More than 20,000,000—or 1 in 15—Americans are afflicted by neuropathy, and many of them do not know they have it. Even though it is the leading cause of disability in the U.S. and one of the most common chronic neurological diseases, neuropathy is often misunderstood, misdiagnosed and underdiagnosed, and inadequately treated. However, early diagnosis and treatment is critical to preventing and slowing the progression of neuropathy.
May 12-16 is National Neuropathy Awareness Week. AANEM members have the opportunity to play a critical role in alleviating neuropathy by:
Recognizing the early symptoms and signs of neuropathy.
Providing an early and accurate diagnosis and treatments by working with patients to prevent and/or minimize progression of neuropathy and its complications.
Helping the public learn about neuropathy and its risk factors.
Since 1995, The Neuropathy Association
has been working to change the public’s perception of neuropathy and help patients, health care providers, and the public at large understand the true scope of this debilitating disease. And since 2005, The Neuropathy Association has annually designated the third week of May as National Neuropathy Awareness Week on the federal government’s calendar of National Health Observances.

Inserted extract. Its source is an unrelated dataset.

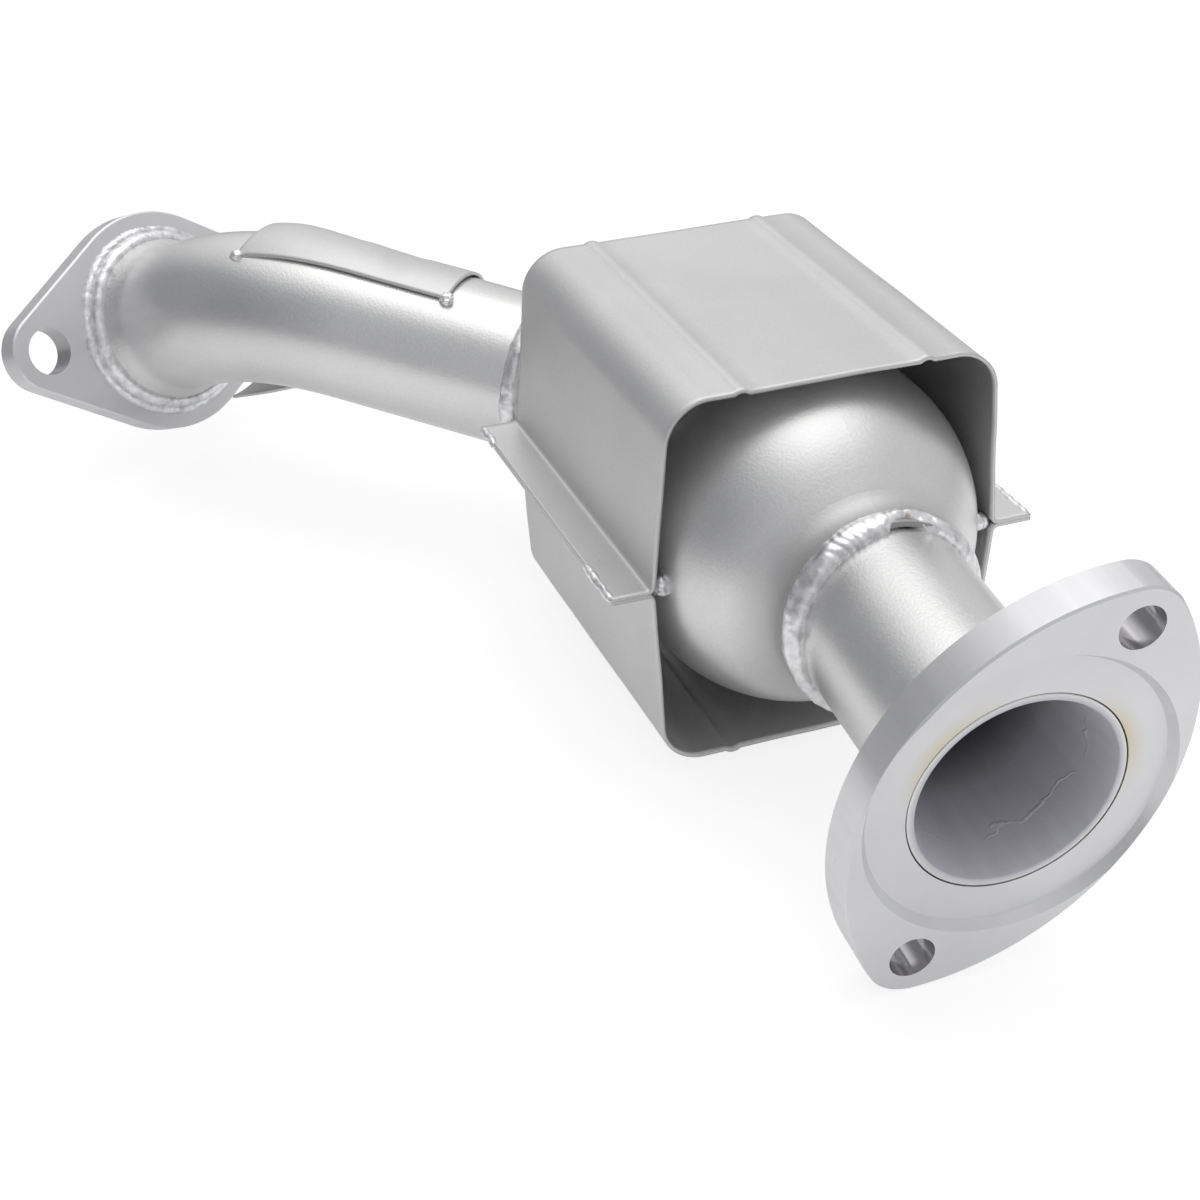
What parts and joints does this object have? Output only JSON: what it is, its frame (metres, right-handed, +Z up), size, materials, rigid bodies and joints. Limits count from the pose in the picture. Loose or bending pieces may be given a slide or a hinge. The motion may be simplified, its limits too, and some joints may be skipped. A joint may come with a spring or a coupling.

“We recognize that neuropathy is a 24/7/365 battle for more than 20,000,000 people in the U.S. Until we find better treatments and cures for neuropathy, every week is National Neuropathy Awareness Week, every day is Neuropathy Awareness Day. And, so our mission is 24/7/365. But, during National Neuropathy Awareness Week, we push ourselves and our community—patients, caregivers, and professionals—to help us take neuropathy awareness to the next level,” said Tina Tockarshewsky, president and CEO of The Neuropathy Association.
Awareness and understanding of this disease—and its impact—are the drivers for allocating more funding for neuropathy research, developing more programs for the neuropathy community, and, ultimately, finding more therapies and cures.
“While early intervention and treatment can be critical to slowing the disease’s progression, our biggest challenge is many Americans still do not know about neuropathy, are unaware they have it, and do not recognize warning signs, which can include weakness, numbness, tingling, and pain, especially in the hands and feet. If ignored, these symptoms can lead to persistent weakness, loss of sensation or unremitting pain,” noted AANEM member Thomas H. Brannagan, III, M.D., medical advisor for The Neuropathy Association.